Nay – Antes de me comunicar através da música, a moda sempre foi a maneira de me comunicar com o outro. Desde criança, me sentia diferente. Nunca gostei de usar o que estava na moda. Customizava minhas roupas e sapatos para me destacar entre os coleguinhas. A música é para mim uma manifestação artística muito além de ritmo e instrumento. É uma forma de me comunicar. E a parte estética caminhou junto. O visual é muito importante pra mim. É uma extensão da minha arte, potencializando os sentidos das canções. Neste trabalho, tive o privilégio de contar com o fotógrafo baiano Renan Benedito, que trouxe um olhar artístico para o visual de "Garoa".
A música é para mim uma manifestação artística muito além de ritmo e instrumento. É uma forma de me comunica Nay Porttela, cantora e compositora
DM – Uma certa indústria cultural tenta reduzir Centro-Oeste ao sertanejo. Por que despontou no cenário brasileiro nos anos 2010 produzindo sonoridade identificada com bossa nova?
Nay – Eu nunca fui uma coisa só. Tudo que canto faz parte de mim. Não acho que só porque sempre vivi em Goiânia eu tenho que cantar determinado estilo de música. Quero cantar toda música que faça a gente se sentir mais livre, que ensine a aceitar tudo. O que eu faço é tentar enxergar fora do meu contexto. É valorizar outras vidas, outras trajetórias. Algo não tão comum a uma garota de Goiânia.
DM – Você declarou certa vez que sempre ouviu de tudo. Como artistas tão díspares te ajudaram a compreender diversidade musical?

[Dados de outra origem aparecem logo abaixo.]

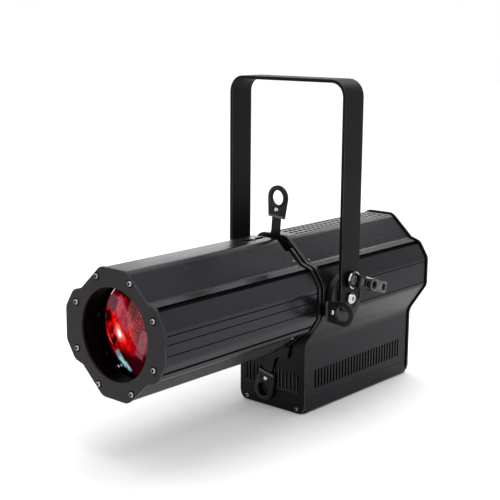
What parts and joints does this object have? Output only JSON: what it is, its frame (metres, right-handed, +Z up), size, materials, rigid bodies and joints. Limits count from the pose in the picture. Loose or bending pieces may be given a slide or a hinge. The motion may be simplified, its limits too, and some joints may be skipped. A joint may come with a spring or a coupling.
{
  "type": "led profile spotlight",
  "caption": "LED profile stage spotlight: lobed lens tube, framing shutters with ring grips, vented lamp housing and a tilting hanging yoke with clamp levers.",
  "frame": {"origin": "centre of the housing's flat base, between its two end plates", "axes": "+Z up, towards the yoke's hanging bar; -Y is where the lens looks, along the tube; +X completes the frame, on the right seen from behind the lens"},
  "size_m": [0.267, 0.5498, 0.441],
  "materials": {
    "anodised_black": "satin black anodised extrusion and plate",
    "bare_aluminium": "bare aluminium",
    "black_plastic": "moulded black plastic",
    "blade_steel": "heat-darkened blackened steel",
    "board_green": "solder-masked circuit board",
    "bright_steel": "bright zinc-plated steel",
    "display_black": "dark display window",
    "front_grey": "satin dark grey anodised plate",
    "gloss_black": "glossy moulded black plastic",
    "grip_black": "heat-resistant textured black grip",
    "led_red": "lit red LED array",
    "lens_glass": "coated glass, lit red",
    "powder_black": "fine-textured matt black powder coat"
  },
  "bodies": {
    "housing": {"front_plate": "front_grey", "lens_tube": "anodised_black", "tube_rear_plate": "anodised_black", "housing_front_plate": "anodised_black", "lamp_housing": "anodised_black", "top_grille": "anodised_black", "housing_rear_plate": "anodised_black", "bottom_cover": "powder_black", "barrel_liner": "black_plastic", "condenser_lens": "lens_glass", "led_emitter": "led_red", "led_board": "board_green", "heatsink": "bare_aluminium", "fan_frame": "black_plastic", "power_supply": "bare_aluminium", "control_board": "board_green", "display_window": "display_black", "data_in_socket": "black_plastic", "data_out_socket": "black_plastic", "power_in_socket": "black_plastic", "power_out_socket": "black_plastic", "safety_eye": "bright_steel", "right_tilt_disc": "black_plastic", "left_tilt_disc": "black_plastic", "right_pivot_bolt": "bright_steel", "left_pivot_bolt": "bright_steel", "front_screw_1": "bright_steel", "front_screw_2": "bright_steel", "front_screw_3": "bright_steel", "front_screw_4": "bright_steel", "front_screw_5": "bright_steel", "front_screw_6": "bright_steel", "front_screw_7": "bright_steel", "front_screw_8": "bright_steel"},
    "yoke": {"yoke": "powder_black"},
    "right_clamp_lever": {"right_clamp_lever": "gloss_black"},
    "left_clamp_lever": {"left_clamp_lever": "gloss_black"},
    "focus_carriage": {"front_lens": "lens_glass", "front_lens_carrier": "black_plastic", "front_lens_ring": "powder_black"},
    "focus_knob": {"focus_knob": "black_plastic"},
    "zoom_carriage": {"rear_lens": "lens_glass", "rear_lens_carrier": "black_plastic", "zoom_guide_screw": "bright_steel"},
    "zoom_knob": {"zoom_knob": "black_plastic"},
    "fan_rotor": {"fan_rotor": "black_plastic"},
    "top_shutter": {"top_shutter_blade": "blade_steel", "top_shutter_grip": "grip_black"},
    "bottom_shutter": {"bottom_shutter_blade": "blade_steel", "bottom_shutter_grip": "grip_black"},
    "right_shutter": {"right_shutter_blade": "blade_steel", "right_shutter_grip": "grip_black"},
    "left_shutter": {"left_shutter_blade": "blade_steel", "left_shutter_grip": "grip_black"},
    "menu_button_1": {"menu_button_1": "black_plastic"},
    "menu_button_2": {"menu_button_2": "black_plastic"},
    "menu_button_3": {"menu_button_3": "black_plastic"},
    "menu_button_4": {"menu_button_4": "black_plastic"}
  },
  "joints": [
    {"name": "yoke_tilt", "type": "hinge", "parent": "housing", "child": "yoke", "pos_m": [0, -0.0845, 0.16], "axis": [1, 0, 0], "range_deg": [-95, 45]},
    {"name": "right_clamp_turn", "type": "hinge", "parent": "yoke", "child": "right_clamp_lever", "pos_m": [0.0965, -0.0845, 0.185], "axis": [1, 0, 0], "range_deg": [-30, 60]},
    {"name": "left_clamp_turn", "type": "hinge", "parent": "yoke", "child": "left_clamp_lever", "pos_m": [-0.0965, -0.0845, 0.185], "axis": [1, 0, 0], "range_deg": [-30, 60]},
    {"name": "top_shutter_slide", "type": "slide", "parent": "housing", "child": "top_shutter", "axis": [-0.0785, 0, -0.9969], "range_m": [-0.0155, 0.0195]},
    {"name": "bottom_shutter_slide", "type": "slide", "parent": "housing", "child": "bottom_shutter", "axis": [0.2164, 0, 0.9763], "range_m": [-0.005, 0.027]},
    {"name": "right_shutter_slide", "type": "slide", "parent": "housing", "child": "right_shutter", "axis": [-1, 0, 0], "range_m": [-0.0245, 0.004]},
    {"name": "left_shutter_slide", "type": "slide", "parent": "housing", "child": "left_shutter", "axis": [1, 0, 0], "range_m": [-0.0245, 0.004]},
    {"name": "focus_slide", "type": "slide", "parent": "housing", "child": "focus_carriage", "axis": [0, 1, 0], "range_m": [-0.004, 0.045]},
    {"name": "focus_knob_turn", "type": "hinge", "parent": "focus_carriage", "child": "focus_knob", "pos_m": [-0.08, -0.3585, 0.16], "axis": [1, 0, 0], "range_deg": [0, 180]},
    {"name": "zoom_slide", "type": "slide", "parent": "housing", "child": "zoom_carriage", "axis": [0, 1, 0], "range_m": [-0.008, 0.016]},
    {"name": "zoom_knob_turn", "type": "hinge", "parent": "zoom_carriage", "child": "zoom_knob", "pos_m": [-0.08, -0.1665, 0.16], "axis": [1, 0, 0], "range_deg": [0, 180]},
    {"name": "fan_spin", "type": "hinge", "parent": "housing", "child": "fan_rotor", "pos_m": [0, 0.0235, 0.16], "axis": [0, 1, 0], "continuous": true},
    {"name": "menu_button_1_press", "type": "slide", "parent": "housing", "child": "menu_button_1", "axis": [0, -1, 0], "range_m": [0, 0.001], "stiffness_N_per_m": 400, "springref_m": -0.0005},
    {"name": "menu_button_2_press", "type": "slide", "parent": "housing", "child": "menu_button_2", "axis": [0, -1, 0], "range_m": [0, 0.001], "stiffness_N_per_m": 400, "springref_m": -0.0005},
    {"name": "menu_button_3_press", "type": "slide", "parent": "housing", "child": "menu_button_3", "axis": [0, -1, 0], "range_m": [0, 0.001], "stiffness_N_per_m": 400, "springref_m": -0.0005},
    {"name": "menu_button_4_press", "type": "slide", "parent": "housing", "child": "menu_button_4", "axis": [0, -1, 0], "range_m": [0, 0.001], "stiffness_N_per_m": 400, "springref_m": -0.0005}
  ]
}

Nay – Eu cresci ouvindo música de vários gêneros e culturas. Essa mistura formou linguagem muito familiar e natural para mim. Como artista, sinto liberdade de passear por diferentes gêneros. Acho que essa diversidade musical me ajudou muito a desenvolver linguagem mais coloquial. É uma qualidade de comunicação mesmo, como cantora, a clareza ao falar, ao cantar, a valorização da palavra cantada. A voz é o único instrumento que articula palavras. Sempre privilegiei muito a palavra cantada com o que é dito. Como Mário de Andrade disse, “tudo isso está aí para ser estudado e inspirar formas artísticas”.